The unluckiest cupcake in the world:

Regular readers of Brummed Out will know I have a slight obsession with cupcakes, so I couldn’t resist this gory little  number:

The ill-fated cupcake in its former glory

The ill-fated cupcake in its former glory

I took it upstairs with my G&T and after sucking up the licorice ‘entrails’ I put it down on the step next to me (the cinema was pretty much empty). Then two horrific things happened:

1)      I accidentally stepped on it. Just a little. I decided to eat the other half due to the one second rule.

2)      A lady with a seeing-eye dog came in. The dog took one look at that blameless little cake and swallowed it whole!

 ‘He’s had the whole bloody thing!’ I cried as if alerting the cinema to a murder. I had to laugh. I think this is fate’s way of getting me to stick to my diet.

 The film itself:  

Someone's gettin' a cursed: broken wax dollies upstairs at The Electric.

Someone’s gettin’ a cursed: broken wax dollies upstairs at The Electric.

I recovered enough to settle into the film, which starred Boris Karloff and Mark Damon (sorry if you just clicked on the link – I couldn’t resist – no, I don’t know who Mark Damon is either). I knew going in that we were being shown the version of Black Sabbath that Ozzy Osbourne, Tony Iommi and Geezer Butler would have seen as hormone-laden teenagers. This would be the US version, complete with bad dubbing, heavily edited stories (there are three stories in the anthology) and less shots of Boris linking the stories.

It really showed.

Black Sabbath poster with the original Italian title The Three Faces of Fear

Black Sabbath poster with the original Italian title The Three Faces of Fear

Having come home and read up on the original version shown in Italy, you could see a ton of plot holes and mistakes in the editing. For instance the running order of the stories is wrong. The scariest story was shown first and the least scary shown last (this was the opposite in the Italian original). Having said that, the beginning story alone is scary enough to recommend this film. If you’ve ever been freaked out by being in the proximity of a corpse (well why wouldn’t you) be prepared to revisit a nasty place.

The dog added accompanying smellorama by farting out my cupcake, just to rub it in.

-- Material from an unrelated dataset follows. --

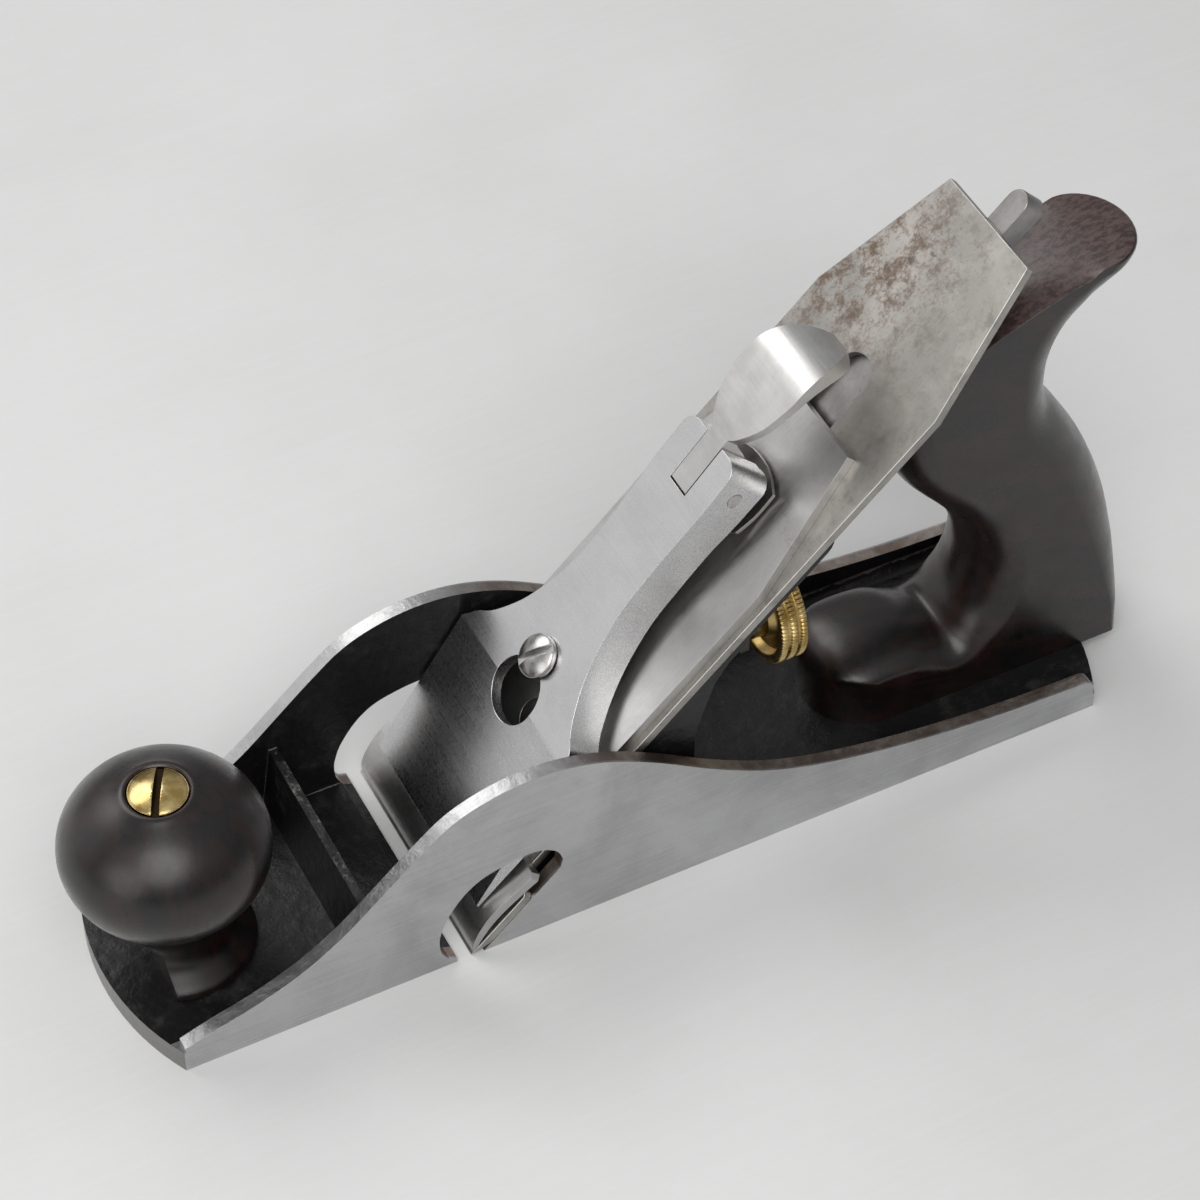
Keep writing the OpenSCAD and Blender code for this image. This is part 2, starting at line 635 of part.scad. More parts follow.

The middle story ‘The Telephone’ seemed to be about a girl being stalked by a dead lover who she’d turned in to the police. She rings up his ex to come over and protect her (instead of leaving the flat, obviously) and then he kills the other girl and she stabs him. It was crap but my companions enjoyed watching a beautiful woman running around in a see-through nightie.

Rosy the call-girl getting freaked out by one of her many stalkers.

Rosy the call-girl getting freaked out by one of her many stalkers.

Now I read the original synopsis on good old Wikipedia and it says this story was heavily edited for America. The original left out the supernatural element resulting in a more standard Italian Giallo thriller. The girl was meant to be a high-class hooker who had turned in her pimp and was being harassed by her former lesbian lover pretending to be the pimp on the telephone (huh?) who was then killed by the escaped pimp who, in turn was stabbed by the hot hooker. Make sense? Nope, I didn’t think so.

Anyway, I doubt this mattered to Ozzy and co who were probably too stoned to care and were just grateful to have come out of the experience with a good band name.

Buffalo Bill wants his suit back!

Buffalo Bill wants his suit back!

Downstairs in the lobby, the voodoo baby had been moved to pride of place by the front door and was gurgling away, happy as Larry. Awwwww. There was also a fabulous cake version of the lady-skin dress that Buffalo Bill was making in The Silence of the Lambs, courtesy of Annabel de Vetten at Conjurer’s Kitchen. I want her to make my next birthday cake! And off we went to discuss how gorgeous those Italian birds were over drinks at The Victoria. I’ll be back next year – hopefully I get to the all-nighter one of these days.

But until then…

Please, pretty please Shock & Gore, could you show the Italian version of Black Sabbath at next year’s festival? For artistic integrity?